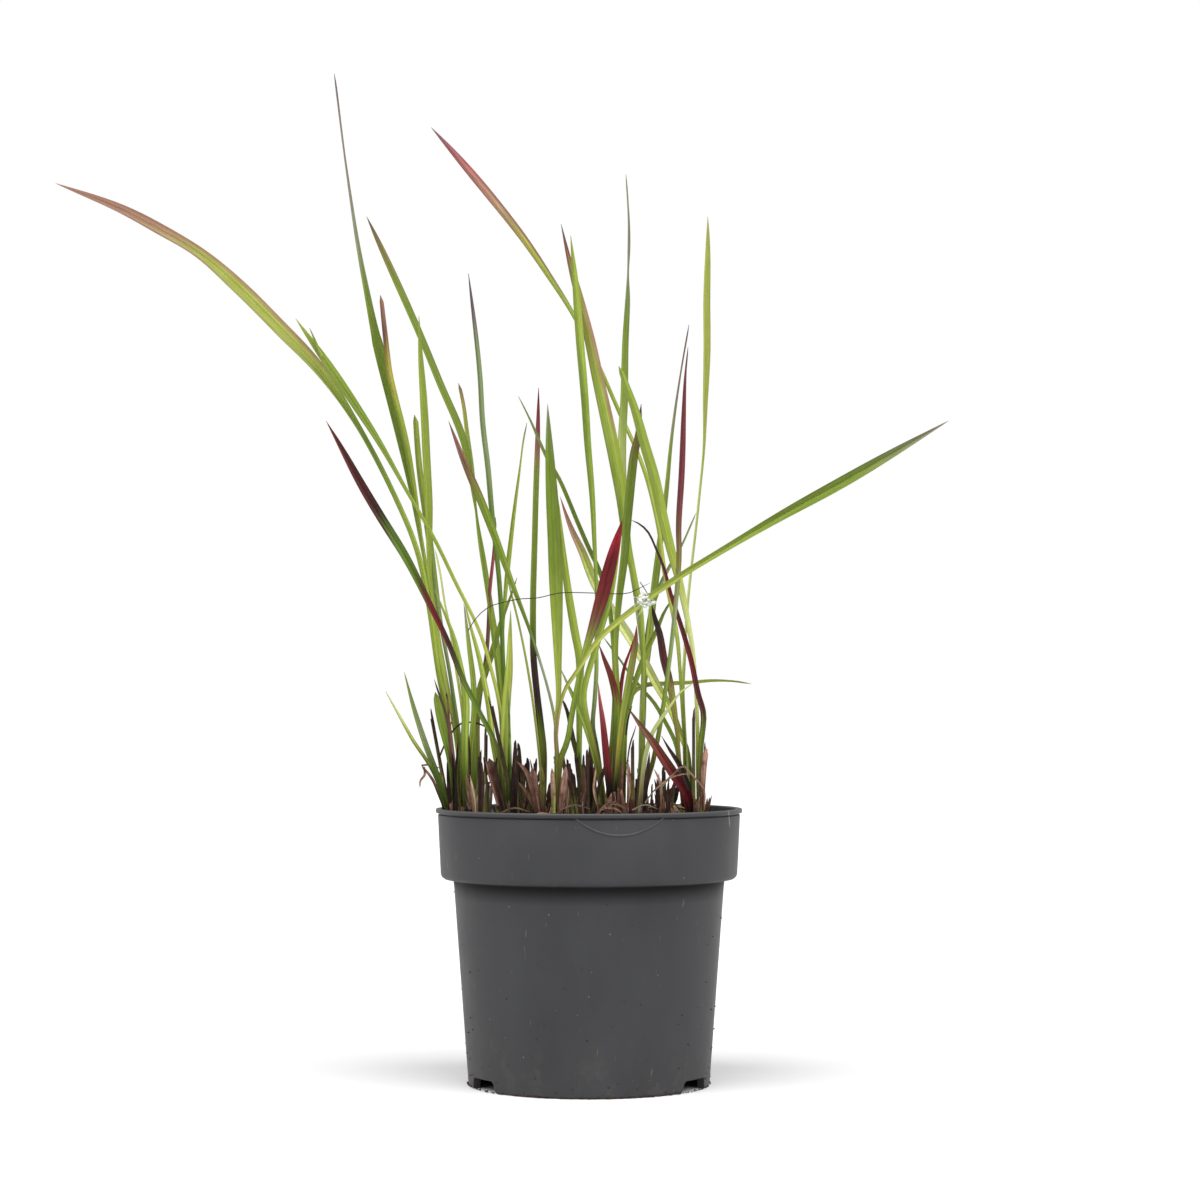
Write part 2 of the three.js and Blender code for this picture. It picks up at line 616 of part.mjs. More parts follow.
tiller("thin_back", "green", [54, 52], [
  leaf({ width: 2.4, turn: 20, reach: 58, peak: 0.4 }, [
    [50, 179.5], [48, 189], [41, 203], [36, 211.5], [29.5, 219], [23.5, 226.5], [16, 237], [8, 248],
  ]),
]);
tiller("red_diagonal", "maroon", [57, -40], [
  leaf({ width: 5.0, turn: 5, reach: -46, peak: 0.2, root: 3.8 }, [
    [54, 161], [48, 170.5], [41, 181], [34.5, 191], [28.5, 199], [21.5, 209],
  ]),
]);

function tillerSolid({ foot, leaves }) {
  const { x, y, z } = foot;
  let shape = post(x, y, z - footDepth, z + footAbove, footRadius, footSides);
  for (const form of leaves) shape = shape.add(leafSolid(foot, form));
  return shape;
}

// Seeded draws between 0 and 1, by a linear congruential rule
function draws(seed) {
  const [factor, step, range] = [1664525, 1013904223, 2 ** 32];
  let state = seed;
  return () => {
    state = (state * factor + step) % range;
    return state / range;
  };
}

function rod(from, to, fromRadius, toRadius) {
  const along = new THREE.Vector3().subVectors(to, from);
  const geometry = new THREE.CylinderGeometry(toRadius, fromRadius, along.length(), stubSides);
  const upright = new THREE.Vector3(0, 1, 0);
  const turnTo = new THREE.Quaternion().setFromUnitVectors(upright, along.clone().normalize());
  geometry.applyQuaternion(turnTo);
  geometry.translate((from.x + to.x) / 2, (from.y + to.y) / 2, (from.z + to.z) / 2);
  return solid(geometry);
}

// A crown of dead shoots: a knob in the soil with cut stubs standing in it. The tall ones are
// given by their tops in the front elevation; the short ones are drawn until they are clear.
const crowns = [];

function crown(name, [across, depth], radius, shortCount, tall = []) {
  const centre = behind(across, soilEdge, depth);
  centre.z = soilHeight(centre.x, centre.y);
  crowns.push({ name, centre, radius, shortCount, tall });
}

crown("stubs_left_edge", [-74.8, 8.5], 3.6, 0, [[-87.5, 203], [-79, 212]]);
crown("stubs_far_left", [-60, -28], 5, 4, [[-61, 182], [-57, 194]]);
crown("stubs_left_front", [-38, -32], 5, 5, [[-54, 210], [-41, 187]]);
crown("stubs_left_middle", [-33, -3], 5.5, 5, [[-39, 186], [-30, 178]]);
crown("stubs_left_back", [-38, 34], 5, 6);
crown("stubs_middle_front", [-3, -54], 6, 6, [[-12, 174], [-1, 182]]);
crown("stubs_middle", [-6, -22], 5.5, 6, [[-15, 182]]);
crown("stubs_centre", [0, 8], 6, 7, [[1, 188]]);
crown("stubs_middle_back", [-8, 52], 6, 7);
crown("stubs_back", [-26, 62], 5.5, 6);
crown("stubs_right_front", [22, -50], 6, 6, [[24, 187]]);
crown("stubs_right_middle", [42, 10], 6, 6);
crown("stubs_right", [41, -32], 5.5, 6);
crown("stubs_far_right", [60, -24], 4.5, 3, [[65, 186], [58, 204]]);
crown("stubs_right_back", [36, 60], 6, 6);

// Tries draws of make(draw) until one stands clear of what has grown there, and adds it.
function addClear(shape, growth, draw, make) {
  for (let attempt = 0; attempt < stubTries; attempt++) {
    const { room, piece } = make(draw);
    if (!room || !room.intersect(growth).isEmpty()) continue;
    return shape ? shape.add(piece) : piece;
  }
  return shape;
}

function crownSolid({ centre, radius, shortCount, tall }, growth, draw) {
  const between = ([low, high]) => low + (high - low) * draw();
  const { x, y, z } = centre;
  const rootAt = (angle, out) =>
    new THREE.Vector3(x + out * Math.cos(angle), y + out * Math.sin(angle), z - stubRoot);
  let shape = post(x, y, z - knobBelow, z + knobAbove, radius, knobSides, radius * knobTaper);
  for (const [across, up] of tall) {
    const top = behind(across, up, y);
    const root = rootAt(top.x > x ? 0 : Math.PI, radius * 0.4);
    shape = shape.add(rod(root, top, stubRadii[1], stubRadii[0]));
  }
  for (let i = 0; i < shortCount; i++) {
    const angle = (2 * Math.PI * (i + draw() / 2)) / shortCount;
    const root = rootAt(angle, radius * 0.55);
    shape = addClear(shape, growth, draw, () => {
      const heading = angle + 2 * draw() - 1;
      const height = between(stubHeights);
      const out = height * stubLean * draw();
      const wide = between(stubRadii);
      const top = root.clone();
      top.add(new THREE.Vector3(out * Math.cos(heading), out * Math.sin(heading), height));
      return {
        room: rod(root, top, wide + clearance, wide * stubTaper + clearance),
        piece: rod(root, top, wide, wide * stubTaper),
      };
    });
  }
  return shape;
}

const litters = [
  { name: "litter_front", at: [-24, -64], reach: 22, count: 4, lift: 7 },
  { name: "litter_right", at: [44, -10], reach: 24, count: 4, lift: 9 },
  { name: "litter_back", at: [12, 66], reach: 20, count: 4, lift: 6 },
];

function litterSolid({ at: [x, y], reach, count, lift }, growth, draw) {
  const up = new THREE.Vector3(0, 0, 1);
  const over = (px, py, above) => new THREE.Vector3(px, py, soilHeight(px, py) + above);
  const strip = (points, width) =>
    loft(points, stripSegments, up, (share) => ({
      wide: width * (0.6 + 0.4 * Math.sin(Math.PI * share)),
      thick: bladeThickness,
      fold: 0,
      turn: 0,
    }));
  let shape = null;
  for (let i = 0; i < count; i++) {
    shape = addClear(shape, growth, draw, () => {
      const angle = (Math.PI * (i + draw())) / count;
      const ends = [1, -1].map((sign) => {
        const out = sign * reach * (0.6 + 0.4 * draw());
        return over(x + out * Math.cos(angle), y + out * Math.sin(angle), stripRest);
      });
      if (ends.some((end) => Math.hypot(end.x, end.y) > soilRadius - stripMargin)) return {};
      const points = [ends[0], over(x, y, lift), ends[1]];
      return { room: strip(points, stripWidth + 2 * clearance), piece: strip(points, stripWidth) };
    });
  }
  return shape;
}

function makeSoil() {
  const floorTop = floorRaise + wall + clearance;
  const inside = wall + clearance;
  const step = collarFoot + wall + clearance;
  const top = [];
  for (let i = 0; i <= soilRings; i++) {
    const radius = soilRadius * (1 - i / soilRings);
    top.push([radius, soilHeight(radius, 0)]);
  }
  let body = turned([
    [0, floorTop],
    [baseRadius - inside, floorTop],
    [bodyTopRadius - inside, step],
    [collarFootRadius - inside, step],
    ...top,
  ]);
  const hole = ({ x, y, z }, depth, radius, sides) =>
    post(x, y, z - depth - clearance, z + holeAbove, radius + holeRoom, sides);
  for (const { foot } of tillers) {
    body = body.subtract(hole(foot, footDepth, footRadius, footSides));
  }
  for (const { centre, radius } of crowns) {
    body = body.subtract(hole(centre, knobBelow, radius, knobSides));
  }
  return body;
}

place("pot", makePot(), "pot");
place("soil", makeSoil(), "soil");

let growth = null;
for (const shoot of tillers) {
  const shape = tillerSolid(shoot);
  place(shoot.name, shape, shoot.colour);
  growth = growth ? growth.add(shape) : shape;
}

const draw = draws(stubSeed);
for (const dead of crowns) {
  const shape = crownSolid(dead, growth, draw);
  place(dead.name, shape, "stub");
  growth = growth.add(shape);
}

for (const heap of litters) {
  const shape = litterSolid(heap, growth, draw);
  place(heap.name, shape, "litter");
  growth = growth.add(shape);
}

export default grass;
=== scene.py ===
import json
import math
import bpy
import numpy as np
from mathutils import Matrix, Vector, noise


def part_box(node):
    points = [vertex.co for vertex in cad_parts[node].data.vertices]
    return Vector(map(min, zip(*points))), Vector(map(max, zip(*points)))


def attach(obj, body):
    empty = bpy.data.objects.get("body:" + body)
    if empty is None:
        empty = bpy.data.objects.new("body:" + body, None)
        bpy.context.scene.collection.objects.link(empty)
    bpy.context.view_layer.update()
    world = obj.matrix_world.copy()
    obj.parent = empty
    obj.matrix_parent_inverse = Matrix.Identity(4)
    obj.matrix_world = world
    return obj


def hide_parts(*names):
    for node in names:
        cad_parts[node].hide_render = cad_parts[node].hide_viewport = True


# A red-tipped ornamental grass in a plastic nursery pot, dressed over its solids.
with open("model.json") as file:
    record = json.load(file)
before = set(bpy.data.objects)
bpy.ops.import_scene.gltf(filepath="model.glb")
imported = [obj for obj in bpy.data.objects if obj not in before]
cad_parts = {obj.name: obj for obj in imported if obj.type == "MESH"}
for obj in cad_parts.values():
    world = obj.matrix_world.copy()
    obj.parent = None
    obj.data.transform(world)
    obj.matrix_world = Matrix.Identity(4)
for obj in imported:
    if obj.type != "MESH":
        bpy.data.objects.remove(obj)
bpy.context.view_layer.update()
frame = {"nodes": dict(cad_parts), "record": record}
mm = 0.001
dice = np.random.default_rng(11)
noise.seed_set(11)
upright = (0, 0, 1)
wholeTurn = 2 * math.pi
looseTurn = 6  # radians, nearly a whole turn

# Colours as they look in soft daylight, sRGB, and how far the studio's lamps lighten them
tones = {
    "pale": "BBC47C", "lime": "A2AA4D", "bright": "8E9F3D", "fresh": "84973A", "leaf": "72862C",
    "deep": "566E22", "greyGreen": "7A885A", "sage": "8C9274", "olive": "7A7734", "moss": "46451F",
    "gold": "A2983F", "dusk": "857C6C", "bark": "6C4A38", "brown": "4E3226", "umber": "34201A",
    "soot": "201410", "tan": "A58468", "straw": "B8A07C", "rosewood": "98705E", "clay": "8C5A42",
    "red": "A04434", "rose": "95464A", "crimson": "991422", "wine": "64121A", "brick": "7A2620",
    "sienna": "6A2E22", "wineBrown": "6C2D33", "maroon": "481E1E", "plum": "665058",
}
lampGain = .82


def linear(code):
    channels = [int(code[i:i + 2], 16) / 255 for i in (0, 2, 4)]
    return np.array([c / 12.92 if c < .04045 else ((c + .055) / 1.055) ** 2.4 for c in channels])


palette = {name: linear(code) * lampGain for name, code in tones.items()}


def smooth(share):
    share = np.clip(share, 0, 1)
    return share * share * (3 - 2 * share)


# Selecting, joining and finishing pieces

def clearSelection():
    if bpy.context.object and bpy.context.object.mode != "OBJECT":
        bpy.ops.object.mode_set(mode="OBJECT")
    bpy.ops.object.select_all(action="DESELECT")


def pick(*pieces):
    clearSelection()
    for piece in pieces:
        piece.select_set(True)
    bpy.context.view_layer.objects.active = pieces[0]


def editAll():
    bpy.ops.object.mode_set(mode="EDIT")
    bpy.ops.mesh.select_all(action="SELECT")


def leaveEdit():
    bpy.ops.object.mode_set(mode="OBJECT")


def named(name):
    piece = bpy.context.object
    piece.name = piece.data.name = name
    return piece


def applyAll(piece):
    pick(piece)
    for modifier in list(piece.modifiers):
        bpy.ops.object.modifier_apply(modifier=modifier.name)


def freeze(piece):
    pick(piece)
    bpy.ops.object.transform_apply(location=True, rotation=True, scale=True)


def join(name, parts):
    pick(*parts)
    if len(parts) > 1:
        bpy.ops.object.join()
    return named(name)


def remove(piece):
    bpy.data.objects.remove(piece)


def shadeSmooth(piece, angle):
    pick(piece)
    bpy.ops.object.shade_smooth_by_angle(angle=math.radians(angle))


def assign(piece, slot, *nodes):
    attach(piece, "root")
    if nodes:
        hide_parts(*nodes)


def dress(piece, material, slot, *nodes):
    piece.data.materials.clear()
    piece.data.materials.append(material)
    assign(piece, slot, *nodes)


# Building materials from nodes. Each socket knows the node tree that it belongs to.

def newMaterial(name, roughness, specular):
    material = bpy.data.materials.new(name)
    material.use_nodes = True
    skin = material.node_tree.nodes["Principled BSDF"]
    skin.inputs["Roughness"].default_value = roughness
    skin.inputs["Specular IOR Level"].default_value = specular
    return material, material.node_tree, skin


def add(tree, kind, inputs, **settings):
    made = tree.nodes.new("ShaderNode" + kind)
    for key, value in settings.items():
        setattr(made, key, value)
    for key, value in inputs.items():
        if isinstance(value, bpy.types.NodeSocket):
            tree.links.new(value, made.inputs[key])
        else:
            made.inputs[key].default_value = value
    return made


def coordinates(tree, kind):
    return add(tree, "TexCoord", {}).outputs[kind]


def axesOf(vector):
    return add(vector.id_data, "SeparateXYZ", {"Vector": vector}).outputs


def stretched(vector, scale):
    return add(vector.id_data, "Mapping", {"Vector": vector, "Scale": scale}).outputs["Vector"]


def cloud(vector, scale, detail=3, rough=.55):
    inputs = {"Vector": vector, "Scale": scale, "Detail": detail, "Roughness": rough}
    return add(vector.id_data, "TexNoise", inputs).outputs["Fac"]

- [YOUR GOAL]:
Starting at the line that contains "let growth = null;" and ending at the line that contains "bpy.context.scene.collection.objects.link(empty)", retype each line exactly; omit everything outside that range.

- [TASK RESULT]:
let growth = null;
for (const shoot of tillers) {
  const shape = tillerSolid(shoot);
  place(shoot.name, shape, shoot.colour);
  growth = growth ? growth.add(shape) : shape;
}

const draw = draws(stubSeed);
for (const dead of crowns) {
  const shape = crownSolid(dead, growth, draw);
  place(dead.name, shape, "stub");
  growth = growth.add(shape);
}

for (const heap of litters) {
  const shape = litterSolid(heap, growth, draw);
  place(heap.name, shape, "litter");
  growth = growth.add(shape);
}

export default grass;
=== scene.py ===
import json
import math
import bpy
import numpy as np
from mathutils import Matrix, Vector, noise


def part_box(node):
    points = [vertex.co for vertex in cad_parts[node].data.vertices]
    return Vector(map(min, zip(*points))), Vector(map(max, zip(*points)))


def attach(obj, body):
    empty = bpy.data.objects.get("body:" + body)
    if empty is None:
        empty = bpy.data.objects.new("body:" + body, None)
        bpy.context.scene.collection.objects.link(empty)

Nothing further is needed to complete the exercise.